The real lesson: an agent is only as good as its memory
Strip away the Odoo specifics and here is what actually happened. Claude was the brain — it researched, built, coded, and tested. Knowcap was the memory — it fed the agent what the client actually said, in their own dialect, over MCP. Neither half works alone. A brilliant agent with no memory of the discovery call builds a generic demo that misses the point. A perfect memory with no agent is just a transcript nobody reads.
Most "AI did my job" stories quietly skip the memory problem. They paste a transcript into a prompt and call it grounding. That falls apart the moment the work spans more than one conversation, or the conversation wasn't in English. The reason this pipeline worked is that the agent could reach for the truth of the call on demand — structured, searchable, in dialect — the same way a good account manager would remember it.

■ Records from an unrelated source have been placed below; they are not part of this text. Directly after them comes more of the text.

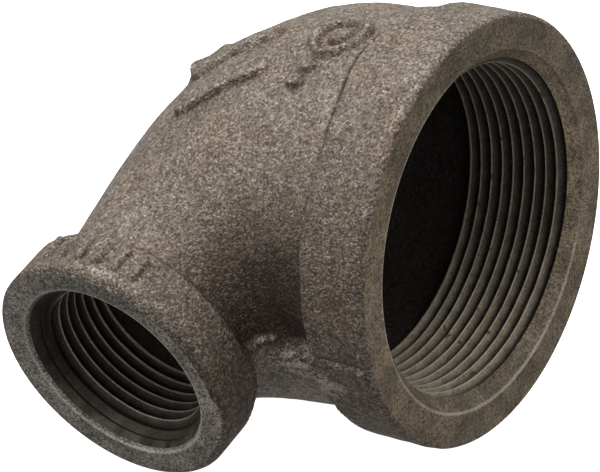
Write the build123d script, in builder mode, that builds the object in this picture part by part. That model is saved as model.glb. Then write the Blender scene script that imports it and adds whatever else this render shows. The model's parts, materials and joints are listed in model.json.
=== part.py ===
from build123d import *

# Reducing pipe elbow, 90 degrees, with a female taper pipe thread in each end.
#
# Frame: the origin is the centre of the large end's face and +X points out of that end. The elbow
# lies on its side on a floor, as it comes to rest when put down: the large band touches the floor
# along a line, and the rim of the small end touches it at a point. So the plane that holds both
# centre lines is tipped about X, and the small end points to -Y and a little down. +Z is up.

import os
from dataclasses import dataclass
from math import asin, atan2, cos, hypot, radians, sin, tan

os.makedirs("parts", exist_ok=True)

# ---------------------------------------------------------------- driving dimensions, millimetres

INCH = 25.4
PITCH = INCH / 11.5  # both sizes of thread have 11.5 threads to the inch
TAPER = 1 / 32  # the thread's radius shrinks by this much per unit of depth
HALF_FLANK = radians(30)  # half of the 60 degree thread form
ROOT_FLAT = 0.15  # flat at the bottom of a thread groove
TOOL_CLEARANCE = 0.6  # how far a groove's cutter starts inside the drilled hole
COUNTERSINK_SLOPE = 45  # degrees from the axis


@dataclass(frozen=True)
class End:
    """One threaded end of the elbow."""

    reach: float  # from the crossing of the two centre lines to this end's face
    turn: float  # direction of this end in the elbow's plane, in degrees
    band_radius: float  # outside of the raised band round the mouth
    band_width: float
    neck_radius: float  # outside of the body beside the band
    neck_length: float  # straight stretch of body behind the band, which runs into the bend
    bend_start: float  # from the face to the plane where the bend begins
    wall: float  # thickness of the cored body near this end
    drill_radius: float  # drilled hole, whose wall is left as the crests of the thread
    drill_depth: float  # from the face to the cored chamber
    root_radius: float  # bottom of the thread's groove, as if it reached the face
    mouth_radius: float  # countersink at the face
    grooves: int
    face_round: float  # outer edge of the face
    back_round: float  # back edge of the band


LARGE = End(
    reach=43.94,
    turn=0,
    band_radius=37.7,
    band_width=12.5,
    neck_radius=33.7,
    neck_length=2.0,
    bend_start=12.7,
    wall=4.4,
    drill_radius=28.18,
    drill_depth=22.5,
    root_radius=30.05,
    mouth_radius=31.5,
    grooves=9,
    face_round=0.5,
    back_round=1.0,
)

SMALL = End(
    reach=51.31,
    turn=-90,
    band_radius=22.9,
    band_width=9.75,
    neck_radius=19.4,
    neck_length=2.0,
    bend_start=9.9,
    wall=3.4,
    drill_radius=14.68,
    drill_depth=17.5,
    root_radius=16.61,
    mouth_radius=17.9,
    grooves=7,
    face_round=0.5,
    back_round=1.0,
)

COVE = 1.9  # hollow corner where a band's back meets the neck
FIRST_GROOVE = 1.25  # from the face to the middle of the outermost groove, in pitches

# The bend is a fan of round sections about one edge in the crotch, from the large neck to the small
# one. Each row is the section's turn in degrees, the distance from that edge to its centre, and its
# outside radius.
FAN_X = LARGE.reach - LARGE.bend_start
FAN_Y = SMALL.reach - SMALL.bend_start
SECTIONS = [
    (0, FAN_Y, LARGE.neck_radius),
    (22.5, 42.7, 34.6),
    (45, 39.0, 29.7),
    (67.5, 34.2, 22.7),
    (90, FAN_X, SMALL.neck_radius),
]

# ---------------------------------------------------------------- where things are


def rest_tilt():
    """Tip of the elbow about X, in radians, that lays the small end's rim on the floor."""
    rim_along = SMALL.reach - SMALL.face_round
    rim_out = SMALL.band_radius - SMALL.face_round
    height = LARGE.band_radius - SMALL.face_round
    return asin(height / hypot(rim_along, rim_out)) - atan2(rim_out, rim_along)


TILT = rest_tilt()

# The plane of both centre lines, with its origin where they cross: the large end is along its +x,
# the small end along its -y.
ELBOW = Plane(
    origin=(-LARGE.reach, 0, 0),
    x_dir=(1, 0, 0),
    z_dir=(0, -sin(TILT), cos(TILT)),
)


def lengthwise(end):
    """Plane through an end's axis: its origin is the centre of the face, its x points out."""
    turn = radians(end.turn)
    centre = (end.reach * cos(turn), end.reach * sin(turn), 0)
    return Plane(ELBOW * Location(centre, (0, 0, end.turn)))


def across(turn, distance):
    """Plane of one section of the bend, centred on the section: its x points away from the crotch."""
    angle = radians(turn)
    flat = Plane(
        origin=(FAN_X - distance * sin(angle), distance * cos(angle) - FAN_Y, 0),
        x_dir=(-sin(angle), cos(angle), 0),
        z_dir=(cos(angle), sin(angle), 0),
    )
    return Plane(ELBOW * flat)


def axis_of(end):
    """An end's centre line, pointing out of its mouth."""
    plane = lengthwise(end)
    return Axis(plane.origin, plane.x_dir)


# ---------------------------------------------------------------- outside of the casting


def bend(thinner_by_large, thinner_by_small):
    """The fan of round sections, all smaller by an amount that changes evenly round the bend.

    The half on one side of the centre lines' plane is lofted, and mirrored to the other side.
    """
    with BuildPart() as solid:
        for turn, distance, full_radius in SECTIONS:
            share = turn / SECTIONS[-1][0]
            radius = full_radius - thinner_by_large * (1 - share) - thinner_by_small * share
            with BuildSketch(across(turn, distance)):
                with BuildLine():
                    CenterArc((0, 0), radius, 0, 180)
                    Line((-radius, 0), (radius, 0))
                make_face()
        loft()
        mirror(about=ELBOW)
    return solid.part


def collar(end):
    """The raised band round a mouth, with the neck behind it, as a solid of revolution."""
    back = -end.band_width
    foot = back - end.neck_length
    with BuildPart() as solid:
        with BuildSketch(lengthwise(end)):
            with BuildLine():
                FilletPolyline(
                    (0, 0),
                    (0, end.band_radius),
                    (back, end.band_radius),
                    (back, end.neck_radius),
                    (foot, end.neck_radius),
                    (foot, 0),
                    radius=(end.face_round, end.back_round, COVE, 0),
                )
                Line((foot, 0), (0, 0))
            make_face()
        revolve(axis=axis_of(end))
    return solid.part


# ---------------------------------------------------------------- inside of the casting


def chamber():
    """The cored hollow of the bend, cut off square where the two drilled holes come in."""
    with BuildPart() as hollow:
        add(bend(LARGE.wall, SMALL.wall))
        for end in (LARGE, SMALL):
            face = lengthwise(end)
            stop = Plane(face.origin - face.x_dir * end.drill_depth, z_dir=face.x_dir)
            split(bisect_by=stop, keep=Keep.BOTTOM)
    return hollow.part


def drilled_hole(end):
    """The straight hole that the tap follows, with its countersunk mouth."""
    sink = (end.mouth_radius - end.drill_radius) / tan(radians(COUNTERSINK_SLOPE))
    with BuildPart() as hole:
        with BuildSketch(lengthwise(end)):
            with BuildLine():
                Polyline(
                    (-end.drill_depth, 0),
                    (-end.drill_depth, end.drill_radius),
                    (-sink, end.drill_radius),
                    (0, end.mouth_radius),
                    (0, 0),
                    close=True,
                )
            make_face()
        revolve(axis=axis_of(end))
    return hole.part


def thread_grooves(end):
    """Rings with the section of the thread's groove, one to a pitch, shrinking with the taper."""
    with BuildPart() as rings:
        for number in range(end.grooves):
            depth = (FIRST_GROOVE + number) * PITCH
            root = end.root_radius - depth * TAPER
            start = end.drill_radius - TOOL_CLEARANCE
            half_mouth = ROOT_FLAT / 2 + (root - start) * tan(HALF_FLANK)
            with BuildSketch(lengthwise(end)):
                with BuildLine():
                    Polyline(
                        (-depth - half_mouth, start),
                        (-depth - ROOT_FLAT / 2, root),
                        (-depth + ROOT_FLAT / 2, root),
                        (-depth + half_mouth, start),
                        close=True,
                    )
                make_face()
            revolve(axis=axis_of(end))
    return rings.part


# ---------------------------------------------------------------- the one piece

with BuildPart() as elbow_casting:
    add(bend(0, 0))
    add(collar(LARGE))
    add(collar(SMALL))
    add(chamber(), mode=Mode.SUBTRACT)
    add(drilled_hole(LARGE), mode=Mode.SUBTRACT)
    add(drilled_hole(SMALL), mode=Mode.SUBTRACT)
    add(thread_grooves(LARGE), mode=Mode.SUBTRACT)
    add(thread_grooves(SMALL), mode=Mode.SUBTRACT)

elbow_casting.part.label = "elbow_casting"
export_step(elbow_casting.part, "parts/elbow_casting.step")
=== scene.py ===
import json
import math
from dataclasses import dataclass

import bmesh
import bpy
import numpy as np
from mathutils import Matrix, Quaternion, Vector


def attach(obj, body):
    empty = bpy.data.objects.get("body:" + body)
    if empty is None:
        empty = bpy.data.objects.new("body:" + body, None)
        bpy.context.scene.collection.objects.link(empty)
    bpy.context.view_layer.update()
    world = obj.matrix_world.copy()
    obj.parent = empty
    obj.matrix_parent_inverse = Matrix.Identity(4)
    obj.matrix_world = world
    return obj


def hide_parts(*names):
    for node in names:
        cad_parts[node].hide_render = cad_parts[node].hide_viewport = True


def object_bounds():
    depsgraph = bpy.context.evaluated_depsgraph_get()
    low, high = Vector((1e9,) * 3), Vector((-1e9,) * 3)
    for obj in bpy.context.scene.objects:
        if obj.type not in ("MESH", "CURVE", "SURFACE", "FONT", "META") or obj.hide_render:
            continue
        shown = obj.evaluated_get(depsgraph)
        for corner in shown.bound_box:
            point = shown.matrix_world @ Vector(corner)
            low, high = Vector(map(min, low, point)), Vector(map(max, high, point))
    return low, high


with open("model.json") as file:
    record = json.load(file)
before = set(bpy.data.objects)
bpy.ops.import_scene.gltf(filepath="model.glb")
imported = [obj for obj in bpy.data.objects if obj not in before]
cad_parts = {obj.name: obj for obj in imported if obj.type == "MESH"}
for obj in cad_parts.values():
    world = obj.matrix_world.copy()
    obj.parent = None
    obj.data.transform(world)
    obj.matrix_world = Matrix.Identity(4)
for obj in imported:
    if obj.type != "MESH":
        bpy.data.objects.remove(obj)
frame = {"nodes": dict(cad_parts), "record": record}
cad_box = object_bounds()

# ---------------------------------------------------------------- sizes, in metres

MM = 0.001
PITCH = 0.0254 / 11.5  # both threads have 11.5 turns to the inch
TAPER = 1 / 32  # a thread's radius shrinks by this much per unit of depth
HALF_FLANK = math.radians(30)
ROOT_FLAT = 0.16 * MM
THREAD_HEIGHT = 1.62 * MM  # from the root to a fully formed crest
SEGMENTS = 192  # round a thread

CELL = 0.91 * MM  # size of the cells that the cast skin is rebuilt with
EVEN_LOSS = 0.08 * MM  # taken off the whole skin, as its bumps only add
ALLOWANCE = 1.5 * MM  # how far a band is cast past its face before that is ground flat
SHARP_ANGLE = math.radians(32)  # edges that turn by more than this are shaded as sharp

ON_AXIS = 1e-9  # least radius of a turned outline, so that every loop has all its points
JOINED, NO_LENGTH = 2e-7, 1e-7  # distances below which points meet, and edges have no length


@dataclass
class End:
    """One mouth of the elbow. Its axis points out and the face's centre is at pos."""

    pos: np.ndarray
    axis: np.ndarray
    drill: float  # radius of the drilled hole
    root: float  # radius of the thread's root at the face
    mouth: float  # radius of the countersink at the face
    band: float  # outside radius of the band
    band_width: float
    bend_start: float  # from the face to where the bend begins
    drill_depth: float
    sink: list  # countersink as (depth, radius), from the face inwards
    edge_round: float  # mean radius of the face's worn outer edge
    edge_swing: float  # how much more it is on one side than the mean
    edge_angle: float  # where it is largest, round the axis
    start_angle: float  # where the thread's groove begins, round the axis
    shaded_angle: float  # where the band's painted shade is darkest, on its side towards the crotch
    crotch_side_shade: tuple  # how much painted shade the band has on its lightest side, and on its side towards the crotch

    def frame(self):
        """Columns: two directions across the axis, then the axis."""
        return np.stack([ELBOW_NORMAL, np.cross(self.axis, ELBOW_NORMAL), self.axis], 1)

    def local(self, points):
        """Depth below the face, distance from the axis and angle round it, of many points."""
        q = (points - self.pos) @ self.frame()
        return -q[:, 2], np.hypot(q[:, 0], q[:, 1]), np.arctan2(q[:, 1], q[:, 0])

    def rounding(self, angle):
        """Radius of the face's outer edge at an angle: the face was ground a little askew."""
        return self.edge_round + self.edge_swing * np.cos(angle - self.edge_angle)

    def world(self, depth, radius, angle):
        q = np.stack([radius * np.cos(angle), radius * np.sin(angle), -depth], -1)
        return q @ self.frame().T + self.pos


def mount(name):
    """Place, direction and radius of one of the record's mounts."""
    found = next(m for m in frame["record"]["mounts"] if m["name"] == name)
    return np.array(found["pos_m"]), np.array(found["axis"]), found["dims"].get("r_mm", 0) * MM


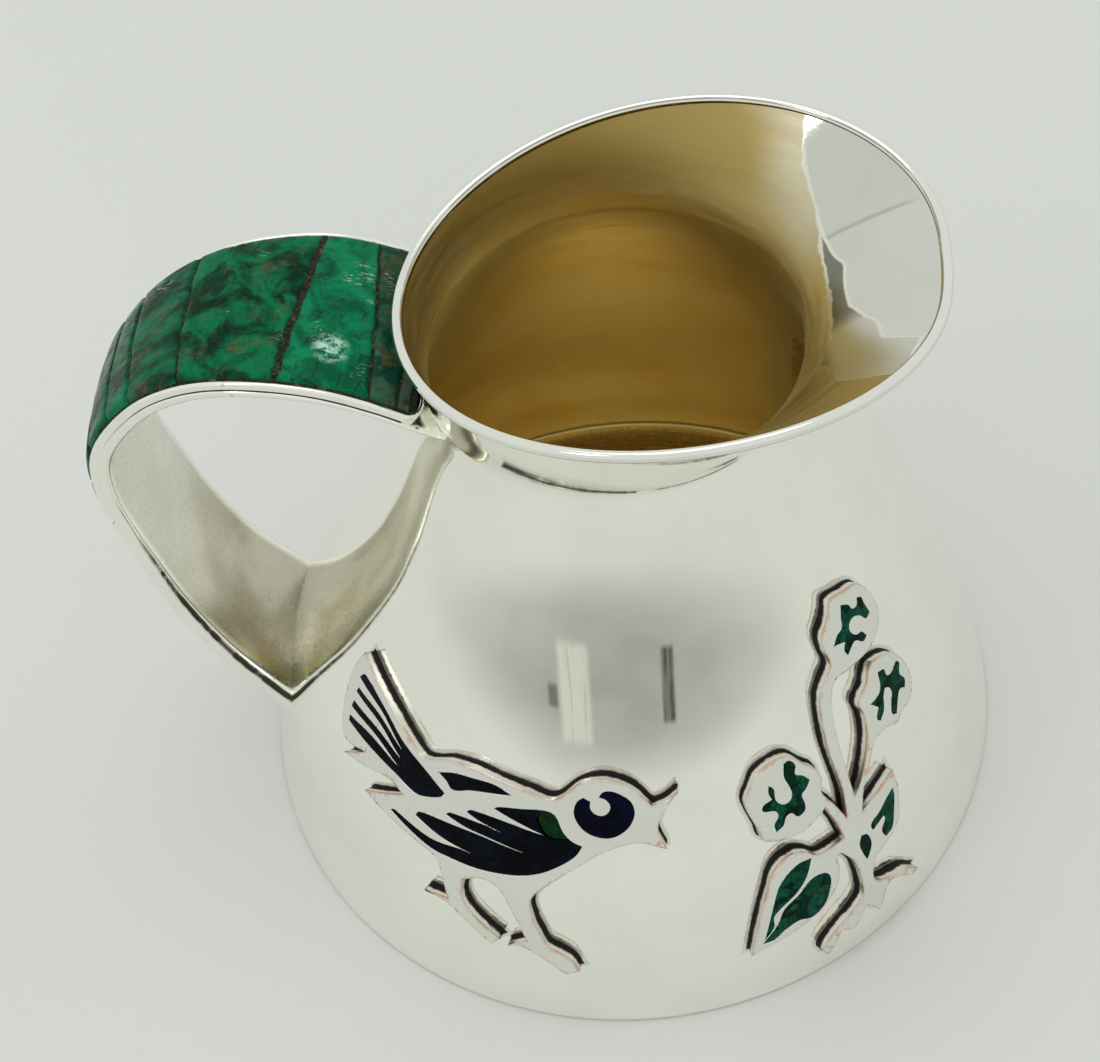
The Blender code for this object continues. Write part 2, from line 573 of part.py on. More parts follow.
def plate(name, outline, cells, bottom, top, spec, smooth=False):
    """A plate of even thickness wrapped on the body, with cells cut through it."""
    bm = bmesh.new()
    edges = []
    for loop in [outline] + cells:
        ring = [bm.verts.new((a, z, 0)) for a, z in loop]
        for i in range(len(ring)):
            edges.append(bm.edges.new((ring[i - 1], ring[i])))
    bmesh.ops.triangle_fill(bm, use_beauty=True, edges=edges)
    low = min(a for a, z in outline)
    high = max(a for a, z in outline)
    cuts = max(1, int((high - low) / 4.0))
    for i in range(1, cuts):
        a = low + (high - low) * i / cuts + 0.013
        bmesh.ops.bisect_plane(
            bm, geom=bm.verts[:] + bm.edges[:] + bm.faces[:],
            plane_co=(a, 0, 0), plane_no=(1, 0, 0), dist=1e-4,
        )
    bmesh.ops.triangulate(bm, faces=bm.faces[:])
    made = bmesh.ops.extrude_face_region(bm, geom=bm.faces[:])
    moved = {v for v in made["geom"] if isinstance(v, bmesh.types.BMVert)}
    for v in bm.verts:
        v.co = on_body(v.co.x, v.co.y, top if v in moved else bottom)
    return make_object(name, bm, spec, smooth)


def build_plaque(name, outline, cells, spec):
    """A pierced plate and the pieces set in its cells."""
    holes = [offset_outline(cell, PLAQUE_CELL_GAP) for cell in cells]
    plate(name, outline, holes, PLAQUE_BOTTOM, PLAQUE_TOP, spec)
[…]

This is what "AI-native" actually means in practice. The agent does the 80% — research, build, documentation, testing — grounded in real memory, so the founder does the 20% only a human can: the relationship and the decisions. I wasn't replaced. I was freed to be in the room instead of in the weeds the night before.
Steal it — the skill is open source
I packaged the entire pipeline as a Claude Code skill and made it free. If you sell or implement Odoo, you can run the same thing on your own deals:
- The skill: github.com/Smetools/odoo-demo-architect (MIT — use it, fork it, sell with it)
- What it does: point it at a discovery call and a reachable Odoo instance; it mines the pains, researches native-versus-custom, stands up a live demo database with realistic data, builds and tests the hero features, and writes the three sales documents.
- What it runs on: Claude Code as the agent, Knowcap as the memory (connect the Knowcap MCP so the agent pulls the discovery transcript and the client's pains directly — no transcript hunting). No Knowcap yet? You can paste a transcript instead, but you lose the on-demand recall and the dialect-native capture that made this work.
Install is one line — clone it into your Claude Code skills folder — then ask Claude to build a demo for a client from your discovery call. The README walks through the Odoo API key, the config, and the version gotchas (Odoo 19 renamed several core fields; they're all documented so you don't relearn them the hard way).
Steal it, run it on a real deal, and tell me what you'd add. That feedback is how the next version gets built — in public.